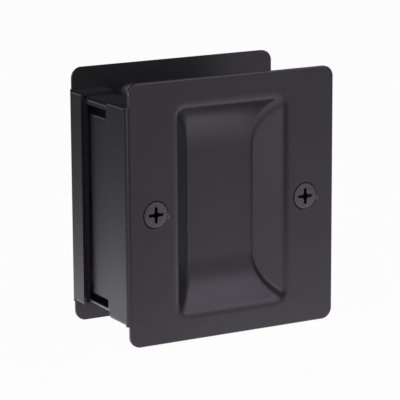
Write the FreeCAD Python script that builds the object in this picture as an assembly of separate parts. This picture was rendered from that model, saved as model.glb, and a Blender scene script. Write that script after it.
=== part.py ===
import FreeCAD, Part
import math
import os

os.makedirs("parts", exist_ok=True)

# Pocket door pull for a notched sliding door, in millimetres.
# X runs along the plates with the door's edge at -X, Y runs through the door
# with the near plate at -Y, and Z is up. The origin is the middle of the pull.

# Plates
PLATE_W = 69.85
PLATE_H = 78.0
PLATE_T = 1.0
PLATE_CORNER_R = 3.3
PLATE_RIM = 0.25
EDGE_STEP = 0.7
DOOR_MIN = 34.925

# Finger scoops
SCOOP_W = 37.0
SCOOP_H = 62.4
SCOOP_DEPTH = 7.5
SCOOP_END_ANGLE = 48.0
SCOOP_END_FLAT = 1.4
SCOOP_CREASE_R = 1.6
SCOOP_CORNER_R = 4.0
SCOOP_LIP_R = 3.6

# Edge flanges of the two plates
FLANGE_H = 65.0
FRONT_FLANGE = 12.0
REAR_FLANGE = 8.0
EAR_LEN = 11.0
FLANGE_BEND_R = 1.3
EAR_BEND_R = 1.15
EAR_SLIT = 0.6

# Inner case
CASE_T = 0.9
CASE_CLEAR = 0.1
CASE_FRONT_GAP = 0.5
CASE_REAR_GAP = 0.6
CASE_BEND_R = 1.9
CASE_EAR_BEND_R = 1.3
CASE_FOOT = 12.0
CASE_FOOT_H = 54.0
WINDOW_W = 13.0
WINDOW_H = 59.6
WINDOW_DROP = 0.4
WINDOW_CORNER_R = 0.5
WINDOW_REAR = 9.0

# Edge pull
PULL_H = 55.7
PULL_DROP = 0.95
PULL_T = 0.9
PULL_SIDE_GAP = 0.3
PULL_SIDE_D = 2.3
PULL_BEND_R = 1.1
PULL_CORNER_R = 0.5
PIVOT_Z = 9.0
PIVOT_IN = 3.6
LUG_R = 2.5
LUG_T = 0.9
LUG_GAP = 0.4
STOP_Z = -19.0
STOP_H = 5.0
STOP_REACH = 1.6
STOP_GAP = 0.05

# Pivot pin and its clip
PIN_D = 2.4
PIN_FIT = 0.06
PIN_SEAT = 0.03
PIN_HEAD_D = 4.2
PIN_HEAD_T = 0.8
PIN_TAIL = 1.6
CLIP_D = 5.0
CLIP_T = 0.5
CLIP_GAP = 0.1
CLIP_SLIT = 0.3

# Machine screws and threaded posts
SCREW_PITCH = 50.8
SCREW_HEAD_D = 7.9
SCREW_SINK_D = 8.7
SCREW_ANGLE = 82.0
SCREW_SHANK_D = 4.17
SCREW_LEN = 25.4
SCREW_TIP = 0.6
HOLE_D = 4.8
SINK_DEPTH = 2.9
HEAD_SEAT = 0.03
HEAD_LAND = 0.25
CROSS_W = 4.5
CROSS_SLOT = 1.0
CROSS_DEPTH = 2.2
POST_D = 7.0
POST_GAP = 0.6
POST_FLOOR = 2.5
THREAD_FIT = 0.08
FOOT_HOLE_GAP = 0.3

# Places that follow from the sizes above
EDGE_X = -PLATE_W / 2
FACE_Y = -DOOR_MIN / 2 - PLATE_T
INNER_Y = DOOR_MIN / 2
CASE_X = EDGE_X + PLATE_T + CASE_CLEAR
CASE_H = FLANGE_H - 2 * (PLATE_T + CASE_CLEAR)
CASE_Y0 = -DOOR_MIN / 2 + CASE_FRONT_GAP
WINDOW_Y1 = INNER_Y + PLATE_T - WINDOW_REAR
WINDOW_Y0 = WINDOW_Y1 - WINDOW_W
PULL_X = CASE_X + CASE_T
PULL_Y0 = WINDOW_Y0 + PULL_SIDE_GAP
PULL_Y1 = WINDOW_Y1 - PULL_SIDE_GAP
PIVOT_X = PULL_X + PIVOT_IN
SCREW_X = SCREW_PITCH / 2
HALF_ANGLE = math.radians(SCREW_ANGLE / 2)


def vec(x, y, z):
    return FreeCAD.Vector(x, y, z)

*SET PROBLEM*
Write out exactly the lines from the start of the material through the line with "DOOR_MIN = 34.925". No other output is expected.

*SOLUTION TO THE PROBLEM*
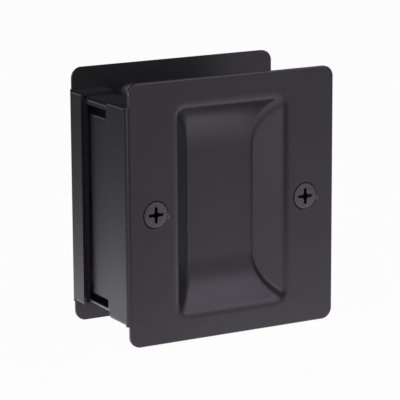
Write the FreeCAD Python script that builds the object in this picture as an assembly of separate parts. This picture was rendered from that model, saved as model.glb, and a Blender scene script. Write that script after it.
=== part.py ===
import FreeCAD, Part
import math
import os

os.makedirs("parts", exist_ok=True)

# Pocket door pull for a notched sliding door, in millimetres.
# X runs along the plates with the door's edge at -X, Y runs through the door
# with the near plate at -Y, and Z is up. The origin is the middle of the pull.

# Plates
PLATE_W = 69.85
PLATE_H = 78.0
PLATE_T = 1.0
PLATE_CORNER_R = 3.3
PLATE_RIM = 0.25
EDGE_STEP = 0.7
DOOR_MIN = 34.925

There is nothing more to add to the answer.